INSTRUCTION: Output the lines below exactly, please, from the first line until the line with "its outward normals.", counting both.

THE INPUT:

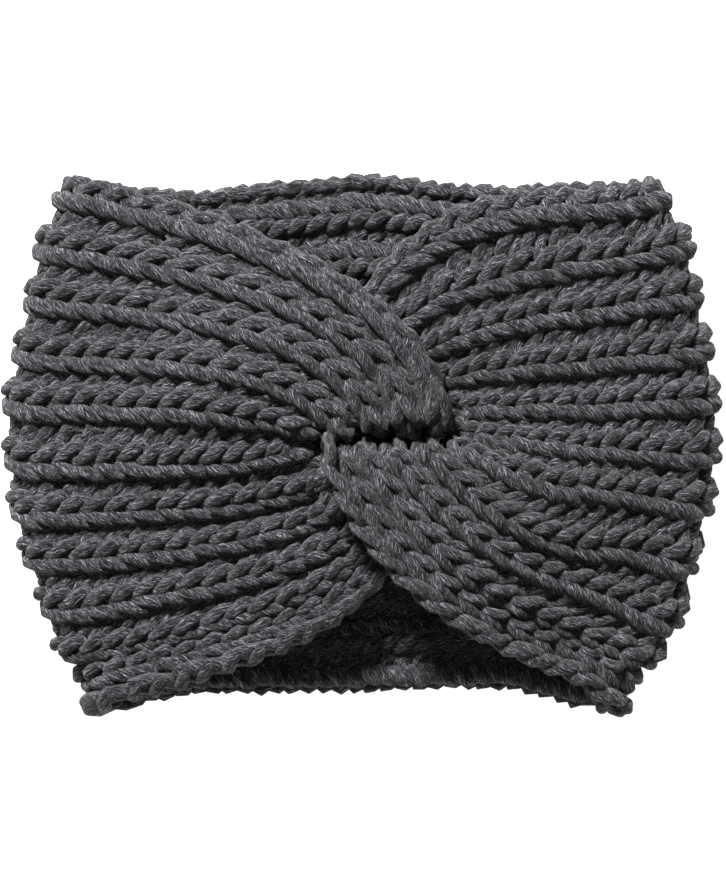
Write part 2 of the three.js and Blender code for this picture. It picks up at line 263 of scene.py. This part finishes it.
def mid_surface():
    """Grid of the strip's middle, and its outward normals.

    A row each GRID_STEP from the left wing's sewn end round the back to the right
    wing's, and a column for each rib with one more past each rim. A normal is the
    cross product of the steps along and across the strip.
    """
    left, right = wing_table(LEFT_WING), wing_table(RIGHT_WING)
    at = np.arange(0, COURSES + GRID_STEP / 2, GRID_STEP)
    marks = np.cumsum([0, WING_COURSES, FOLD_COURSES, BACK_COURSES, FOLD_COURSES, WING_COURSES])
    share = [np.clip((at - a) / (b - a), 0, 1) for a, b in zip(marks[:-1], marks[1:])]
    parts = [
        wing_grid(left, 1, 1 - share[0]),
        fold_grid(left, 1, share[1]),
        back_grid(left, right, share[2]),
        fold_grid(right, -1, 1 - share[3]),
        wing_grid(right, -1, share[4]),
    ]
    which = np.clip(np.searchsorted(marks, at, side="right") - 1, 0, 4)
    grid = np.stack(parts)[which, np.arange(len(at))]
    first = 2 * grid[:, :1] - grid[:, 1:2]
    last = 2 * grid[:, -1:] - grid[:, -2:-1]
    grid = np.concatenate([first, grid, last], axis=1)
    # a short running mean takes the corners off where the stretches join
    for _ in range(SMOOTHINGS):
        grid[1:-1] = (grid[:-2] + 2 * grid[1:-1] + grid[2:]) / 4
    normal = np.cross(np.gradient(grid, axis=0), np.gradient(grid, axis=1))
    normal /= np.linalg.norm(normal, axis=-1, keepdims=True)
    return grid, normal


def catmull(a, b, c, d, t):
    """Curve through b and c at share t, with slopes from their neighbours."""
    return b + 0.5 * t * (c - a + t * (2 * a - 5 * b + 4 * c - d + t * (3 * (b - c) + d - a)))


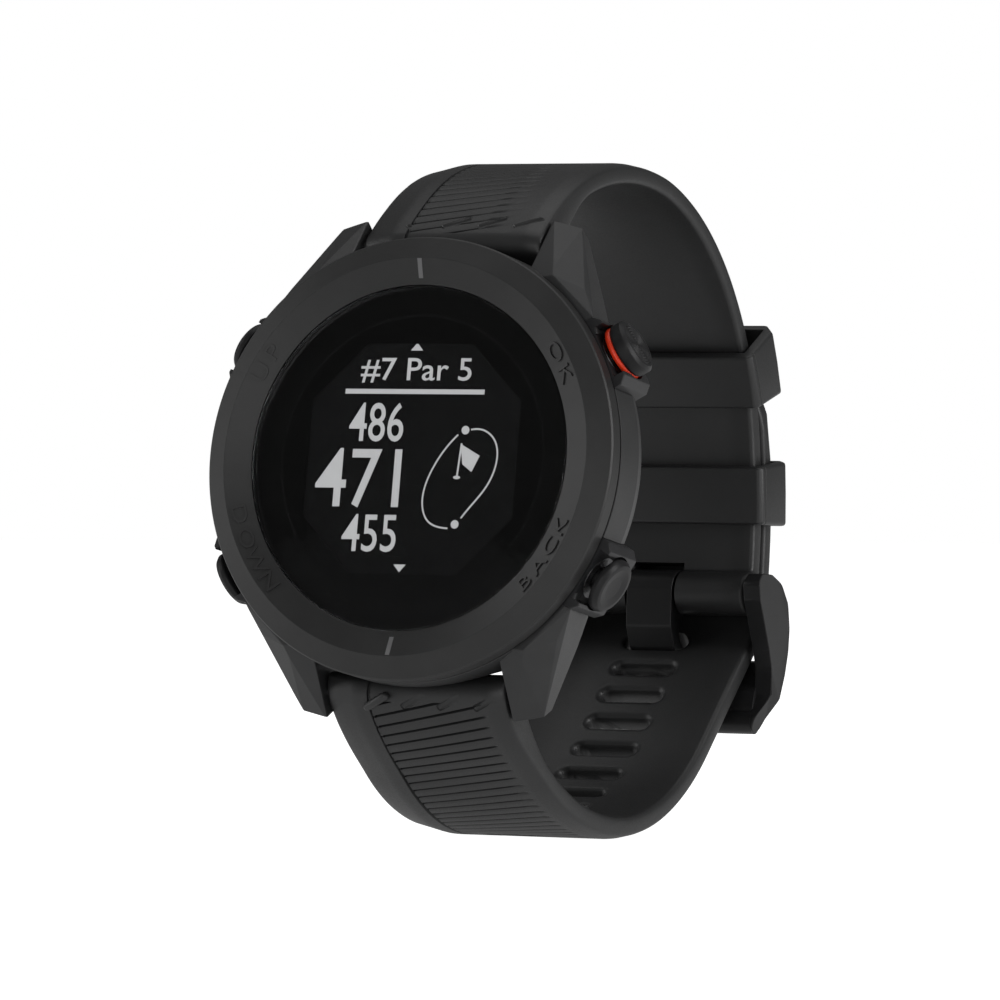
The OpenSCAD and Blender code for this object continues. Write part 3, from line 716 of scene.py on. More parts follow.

TASK RESULT:
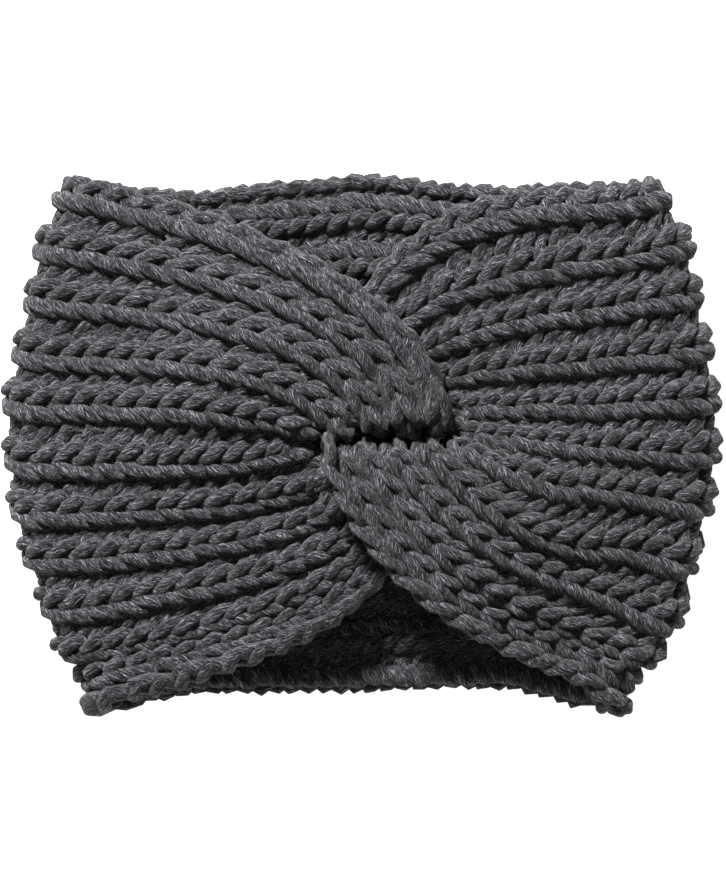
Write part 2 of the three.js and Blender code for this picture. It picks up at line 263 of scene.py. This part finishes it.
def mid_surface():
    """Grid of the strip's middle, and its outward normals.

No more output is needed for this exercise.